Yi Mun-yol short story in The New Yorker, a first!

Illustration by Jaime Hernandez

Yi Mun-yol’s short story “An Anonymous Island,” as translated by Heinz Insu Fenkl, is in this week’s New Yorker, the first Korean prose fiction piece to appear in the magazine.

Finally!, says I.

As reported in the Donga Ilbo (Korean only), this is not the first appearance of Korean literature in the magazine — Ko Un’s “Four Poems” was (were?) in the September 25, 2006 issue, translated by Brother Anthony, Young-moo Kim, and Gary Gach (sorry, the link can only be accessed by New Yorker subscribers).  I would also somewhat snarkily point out that the the line in the Donga article that “The New Yorker only introduces about one new foreign author a year” is pretty misleading, as there are many, many foreign authors represented in the magazine in any given year. Haruki Murakami and Orhan Pamuk alone tip that scale with their contributions. This is an achievement, of course, but let’s not go overboard.  Or I don’t know, let’s.
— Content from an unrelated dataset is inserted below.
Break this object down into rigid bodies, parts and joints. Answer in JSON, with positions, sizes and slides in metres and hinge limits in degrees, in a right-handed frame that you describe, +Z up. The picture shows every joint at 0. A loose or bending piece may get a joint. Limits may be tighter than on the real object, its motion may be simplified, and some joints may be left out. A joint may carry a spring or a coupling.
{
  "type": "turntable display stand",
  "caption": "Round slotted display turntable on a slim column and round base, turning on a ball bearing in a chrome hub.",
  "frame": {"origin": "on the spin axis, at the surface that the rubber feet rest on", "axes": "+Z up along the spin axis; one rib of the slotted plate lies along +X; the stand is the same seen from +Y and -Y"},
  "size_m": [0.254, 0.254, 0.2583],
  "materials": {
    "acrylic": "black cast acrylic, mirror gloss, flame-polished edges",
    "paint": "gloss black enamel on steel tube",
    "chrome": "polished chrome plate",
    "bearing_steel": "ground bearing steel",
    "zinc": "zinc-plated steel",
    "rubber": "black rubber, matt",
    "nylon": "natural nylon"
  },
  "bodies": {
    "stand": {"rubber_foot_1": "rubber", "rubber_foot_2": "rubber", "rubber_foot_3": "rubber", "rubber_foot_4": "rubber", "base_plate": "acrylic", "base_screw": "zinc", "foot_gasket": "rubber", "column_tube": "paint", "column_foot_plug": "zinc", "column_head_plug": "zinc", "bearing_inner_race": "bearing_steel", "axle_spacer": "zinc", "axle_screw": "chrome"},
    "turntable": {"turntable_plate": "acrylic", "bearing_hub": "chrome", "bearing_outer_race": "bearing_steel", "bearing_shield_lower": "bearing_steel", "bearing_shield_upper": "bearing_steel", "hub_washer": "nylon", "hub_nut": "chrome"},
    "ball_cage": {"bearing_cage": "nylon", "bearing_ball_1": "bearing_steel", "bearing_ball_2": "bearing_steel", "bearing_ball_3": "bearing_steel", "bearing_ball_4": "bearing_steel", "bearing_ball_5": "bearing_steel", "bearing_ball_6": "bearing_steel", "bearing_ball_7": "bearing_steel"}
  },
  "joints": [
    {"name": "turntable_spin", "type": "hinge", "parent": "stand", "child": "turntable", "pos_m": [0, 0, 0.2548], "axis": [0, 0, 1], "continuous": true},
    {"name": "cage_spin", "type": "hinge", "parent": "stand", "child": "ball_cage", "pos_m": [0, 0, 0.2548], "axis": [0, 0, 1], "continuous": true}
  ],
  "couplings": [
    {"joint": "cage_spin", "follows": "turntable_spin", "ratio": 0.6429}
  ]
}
Nevertheless, huzzah! A Korean short story has finally made it in. “An Anonymous Island” (<<익명의 섬>>) was originally published in the journal World Literature (Segye ui Munhak) in 1982.  Ah, here’s English language coverage from the Korea Herald with plot summary, etc., which I’m terrible at. I never got A’s on book reports either. Strange that, considering what I do.  But enough about me… let’s read the story and bask in the dark days of the 80s!